El hecho es que el sentimiento independentista está creciendo a marchas agigantadas (quien no quiera verlo es su problema) en parte por razones objetivas y en parte porque el éxito es de quien se lo trabaja. El constitucionalismo ha vivido en Catalunya una larga siesta de tres décadas a sabiendas de que la razón legal estaba de su lado, asistiendo de brazos cruzados a un gran trabajo de concienciación política o de propaganda populista (depende de cómo se mire) sin ser capaz de ofrecer una alternativa ilusionante. La crisis ha encendido la mecha y la reacción ha brillado por su ausencia: todos los lemas se han puesto en pie (la España subsidiada, el Madrid que nos roba…) en un momento en que las instituciones españolas, todas, carecen del menor prestigio (Casa Real, Tribunal Constitucional, el partido en el gobierno…). En ese sentido, es lógico que las formaciones netamente secesionistas apuesten por acelerar el proceso, pues jamás se presentará una ocasión más propicia para romper con España: ahora o nunca. Como inciso, cabría plantear si es razonable fundar un nuevo estado sobre unos cimientos sociales cuya determinación apenas puede aguantar un par de años, aunque eso sería otro debate.

El catalanismo sociológico está perdiendo el pudor a saltar la valla de la legalidad establecida (un paso peligroso) para abrazar sin complejos la causa de la voluntad desnuda (algo frecuente en los procesos secesionistas).
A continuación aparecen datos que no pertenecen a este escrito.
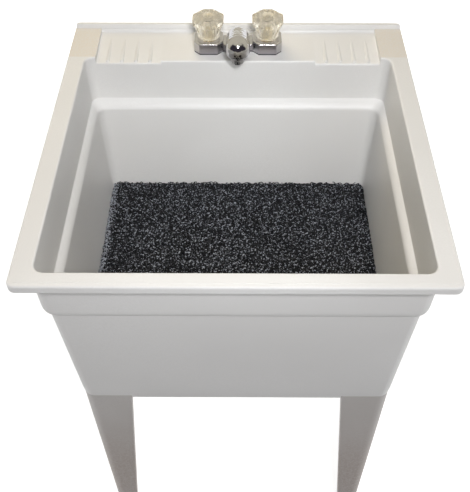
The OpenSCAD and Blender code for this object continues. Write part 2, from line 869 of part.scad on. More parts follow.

Ya no va a ser suficiente esgrimir los artículos de la Constitución, máxime cuando en pleno siglo XXI parece inconcebible reprimir por la fuerza la independencia voluntaria y pacífica de una parte con sustantividad propia de un estado occidental. Hace mucho que murió el gran Unamuno y si hoy no se convence es muy difícil vencer. Atrás quedaron las campañas militares de Francisco José I contra las regiones rebeldes, o los tanques que Slobodan Milošević envió a la recién escindida Croacia. Tampoco va a bastar el discurso del miedo, por muy justificados que sean algunos de sus argumentos (pensemos, por ejemplo, en la postura de BCN World a propósito de los inequívocos posicionamientos de la UE sobre las consecuencias de la independencia, burdamente rebatidos por Artur Mas confundiendo el uso del euro con la pertenencia a la eurozona). Los estrategas populares deberían asumir que actualmente el independentismo concita el monopolio de la ilusión y de que es imposible implicar a los catalanes en un proyecto común a largo plazo con el único argumento de que no les queda más remedio, sobre todo porque es falso. Si se desea frenar la marea independentista es imprescindible una alternativa atractiva para que los ciudadanos apuesten voluntariamente por seguir en el barco. No hay otra opción. Como dice el joven Tancredi en El gatopardo, “si queremos que todo siga como está, necesitamos que todo cambie". El esfuerzo que se realice en ese sentido medirá con exactitud el verdadero interés que tiene el resto de España por lograr que Catalunya permanezca a su lado.